You can obtain a copy of memset by Slice here.
That code itself is a source of inspiration since the code modifies itself on the fly. It is done so due to a limitation of the AMX assembly. The FILL instruction accepts a constant number as the operand (fixed during compile-time) and hence, a variable number of cells/bytes cannot be used. Slice smartly overcomes the problem by writing code that edits itself during run-time (Refer to AMX Assembly tutorial to learn how to write code that edits itself). The only other way left if not to use the self-editing code would be to have loops to separate the data into pieces of powers of 2 (why powers of 2? its a mathematical problem - you can express any number with sums of powers of two - binary number basically for those who understood) and fill piece by piece which would have affected the performance of memset. However, even such a memset would be faster than manually filling the array using a loop since it does not make use of arrays.
Code:
memset(EventPoints, sizeof(EventPoints), 0);
This is even faster than memset but in my opinion, it doesn't really matter which method you use as long as you don't write plain PAWN code to fill the array (which is nowhere close to memset's speed).
Code:
new bigdummy_zero[1000]; memcpy(EventPoints, bigdummy_zero, 0, sizeof(EventPoints)*4, sizeof(EventPoints));
Efficient handling of objects/areas/labels/
Most of you make use of loops to work with objects. These loops are relatively expensive since the checks you add inside the loop to find the some id from the objectid which contains arrays like in the example given below.
Code:
public OnObjectMoved(objectid) { for(new i = 0; i < sizeof(Bombs); i++) { if(Bombs[i][bomb_objid] == objectid) { Bombs[i][Moved] = true; break; } } }
The idea is to have arrays whose index is used as the object id. The array stores what type of object the objectid corresponds to.

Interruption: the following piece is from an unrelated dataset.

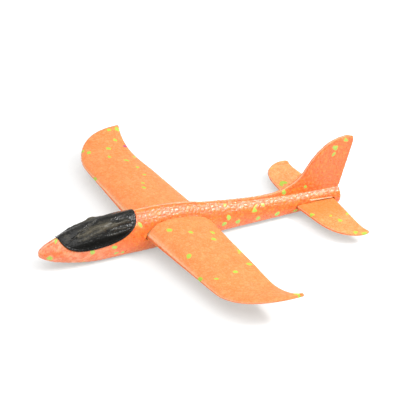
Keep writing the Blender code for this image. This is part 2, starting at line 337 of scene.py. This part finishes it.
class Nodes:
    """Short names for building a node material."""

    def __init__(self, name):
        self.material = bpy.data.materials.new(name)
        self.material.use_nodes = True
        self.tree = self.material.node_tree
        self.shader = self.tree.nodes["Principled BSDF"]

    def put(self, node, socket, value):
        """Link or set an input, which is named by its label or its number."""
        target = node.inputs[socket]
        if isinstance(value, bpy.types.NodeSocket):
            self.tree.links.new(value, target)
        else:
            target.default_value = value

    def add(self, kind, settings=(), **inputs):
        """A new node. Its inputs go by their labels, with _ for a space."""
        node = self.tree.nodes.new("ShaderNode" + kind)
        for key, value in dict(settings).items():
            setattr(node, key, value)
        for key, value in inputs.items():
            self.put(node, key.replace("_", " "), value)
        return node

    def attribute(self, name):
        return self.add("Attribute", {"attribute_name": name}).outputs["Fac"]

    def coordinates(self, stretch=(1, 1, 1)):
        """Places on the piece itself, so that a pattern rides with it."""
        place = self.add("TexCoord").outputs["Object"]
        return self.add("Mapping", Vector=place, Scale=stretch).outputs["Vector"]

    def noise(self, scale, detail, roughness, stretch=(1, 1, 1)):
        """Cloudy noise, about 0 to 1. A stretch under 1 draws it out along that axis."""
        node = self.add("TexNoise", Scale=scale, Detail=detail, Roughness=roughness,
                        Vector=self.coordinates(stretch))
        return node.outputs["Fac"]

    def cells(self, scale, feature):
        """Small cells, as the distance to their middles (F1) or their edges."""
        node = self.add("TexVoronoi", {"feature": feature}, Vector=self.coordinates(), Scale=scale)
        return node.outputs["Distance"]

    def remap(self, value, low, high, to_low=0.0, to_high=1.0):
        """Stretch low to high over to_low to to_high, eased at both ends."""
        node = self.add("MapRange", {"interpolation_type": "SMOOTHSTEP"}, Value=value,
                        From_Min=low, From_Max=high, To_Min=to_low, To_Max=to_high)
        return node.outputs["Result"]

    def math(self, operation, a, b):
        """A Math node's inputs share one label, so they go by number."""
        node = self.add("Math", {"operation": operation})
        self.put(node, 0, a)
        self.put(node, 1, b)
        return node.outputs[0]

    def plus(self, a, b):
        return self.math("ADD", a, b)

    def times(self, a, b):
        return self.math("MULTIPLY", a, b)

    def mix(self, share, under, over):
        """The colour under, with a share of the colour over it.

        A Mix node has inputs for each type of data. 0 is the share, and 6 and 7 are the colours.
        """
        node = self.add("Mix", {"data_type": "RGBA"})
        for socket, value in ((0, share), (6, under), (7, over)):
            self.put(node, socket, value)
        return node.outputs[2]

    def bump(self, height, strength, distance, below=None):
        """Normals as if height 1 stood out by distance, in metres. below is a coarser bump."""
        node = self.add("Bump", Height=height, Strength=strength, Distance=distance)
        if below is not None:
            self.put(node, "Normal", below)
        return node.outputs["Normal"]

    def neutral_bounce(self):
        """Light that bounces on from here is almost grey, so the floor's shadows stay grey."""
        grey = self.add("BsdfDiffuse", Color=(0.52, 0.45, 0.39, 1)).outputs[0]
        choice = self.add("MixShader")
        self.put(choice, 0, self.add("LightPath").outputs["Is Diffuse Ray"])
        self.put(choice, 1, self.shader.outputs[0])
        self.put(choice, 2, grey)
        self.put(self.tree.nodes["Material Output"], "Surface", choice.outputs[0])


def linear(red, green, blue):
    """A display colour from 0 to 255, as scene values."""
    return (*[(c / 255 / 12.92) if c <= 10 else ((c / 255 + 0.055) / 1.055) ** 2.4
              for c in (red, green, blue)], 1)


# Oranges of each moulding: its pale patches, most of its beads, and its deep ones.
FUSELAGE_ORANGES = linear(246, 164, 72), linear(242, 122, 24), linear(233, 89, 6)
WING_ORANGES = linear(244, 170, 114), linear(241, 150, 88), linear(229, 123, 56)
TAIL_ORANGES = linear(248, 198, 154), linear(244, 168, 106), linear(235, 132, 62)
# Painted shade in the nose's deep patches, and its pale streaks partly a painted highlight, partly
# rubbing.
NOSE_SHADE_ORANGE, NOSE_STREAK_ORANGE = linear(218, 104, 52), linear(244, 178, 138)
# Painted shade on the tailplane's root, next to the fin and the fuselage.
ROOT_SHADE_ORANGE = linear(236, 122, 44)
# A painted highlight along edges and ridges.
PAINTED_HIGHLIGHT_ORANGE = linear(252, 216, 176)
# Painted shade on the leading edge's face.
LEADING_EDGE_SHADE_ORANGE = linear(226, 84, 24)
YELLOWS = linear(158, 186, 48), linear(184, 206, 82)
PINKS = linear(176, 58, 106), linear(196, 84, 130)
BEAD_BLUR = 0.15            # half the soft edge of a coloured bead, in millimetres
TONE_SHARE = 0.1            # how much of the orange's shade is a bead's own, and not grain


def foam_colour(m, grain, oranges):
    """Mottled orange, deep in the seams, then painted shade, painted highlights and rubbing, then
    coloured beads.

    The nose's patches, the root's shade and the leading edge's shade are 0 on a piece that doesn't
    store them.
    """
    pale, light, deep = oranges
    shade = m.plus(m.times(m.attribute("tone"), TONE_SHARE), m.times(grain, 1 - TONE_SHARE))
    cloud = m.noise(420, 4, 0.8)
    colour = m.mix(m.remap(shade, 0.41, 0.59), deep, light)
    colour = m.mix(m.remap(cloud, 0.48, 0.66, 0, 0.6), colour, pale)
    colour = m.mix(m.times(m.attribute("seam"), 0.45), colour, deep)
    # The nose's patches: the deep ones are painted shade, the pale streaks partly painted highlight.
    nose_patches = m.mix(m.remap(m.noise(150, 4, 0.7), 0.42, 0.62), NOSE_SHADE_ORANGE, NOSE_STREAK_ORANGE)
    # In turn: the nose's patches, painted shade at the root, a painted highlight, painted shade on
    # the leading edge.
    for name, strength, over in (("wear_and_painted_light", 0.55, nose_patches), ("root_shade", 0.7, ROOT_SHADE_ORANGE),
                                 ("rim", 0.7, PAINTED_HIGHLIGHT_ORANGE), ("leading_edge_shade", 0.7, LEADING_EDGE_SHADE_ORANGE)):
        colour = m.mix(m.times(m.attribute(name), strength), colour, over)
    for name, shades in (("yellow", YELLOWS), ("pink", PINKS)):
        inside = m.remap(m.attribute(name), -BEAD_BLUR, BEAD_BLUR, 1, 0)
        colour = m.mix(inside, colour, m.mix(grain, *shades))
    return colour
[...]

We first make an enum where the first entry is OBJECT_TYPE_NONE (this should be zero) and the every following entry in the enum takes up non-zero value.
Code:
enum { OBJECT_TYPE_NONE = 0, //Keeping it zero is an advantage since the PAWN compiler initializes the data to zero by default OBJECT_TYPE_BOMBS = 1, OBJECT_TYPE_WEAPON, . . . } new ObjectsType[MAX_OBJECTS]; new ObjectsSpecialID[MAX_OBJECTS];
Code:
public OnObjectMoved(objectid) { switch(ObjectsType[objectid]) { case OBJECT_TYPE_BOMBS: { new i = ObjectsSpecialID[objectid]; Bombs[i][Moved] = true; } } }
If you are using the streamer plugin, you will have to use two sets of arrays since streamer ids can sometimes conflict with a SAMP assigned id (you can have an id whose streamer id is 1 and you can have an object created using CreateObject to have an id as one too).
Code:
new DynamicObjectsType[MAX_OBJECTS]; new DynamicObjectsSpecialID[MAX_OBJECTS]; new NormalObjectsType[MAX_OBJECTS]; new NormalObjectsSpecialID[MAX_OBJECTS];
String natives work on arrays too!
The idea is to store data in the form of strings so that string related functions can be used on the data. For example, if you would want to store if a player X shot another player Y before player Y dies, you would probably do something similar to the following,
Code:
enum pinfo { bool:PlayersShot[MAX_PLAYERS] } new PlayerInfo[MAX_PLAYERS][pinfo]; public OnPlayerWeaponShot(...) { PlayerInfo[hitid][PlayersShot][playerid] = true; }
Code:
for(new i = 0, j = GetPlayerPoolSize(); i <= j; i++) { if(PlayerInfo[playerid][PlayersShot][i]) { } }
The idea is to convert the boolean array into a string (need to keep a null character at the end of the array) and store a character, say 'Y', if the player was shot by a player whose index is his shooter's playerid and 'N' if the player wasn't shot by that player.
Code:
enum pInfo { PlayerShot[MAX_PLAYERS + 1], //+1 to make room for the null character }
Code:
new pos = 0; while((pos = strfind(PlayerInfo[playerid][PlayerShot], "Y", false, pos)) != -1) { //pos has the id of a player who shot pos++; }
Code:
memset(PlayerInfo[playerid][PlayerShot], MAX_PLAYERS, 'N');
You can similarly use other string natives while working with arrays provided that you have zero at the end of the array.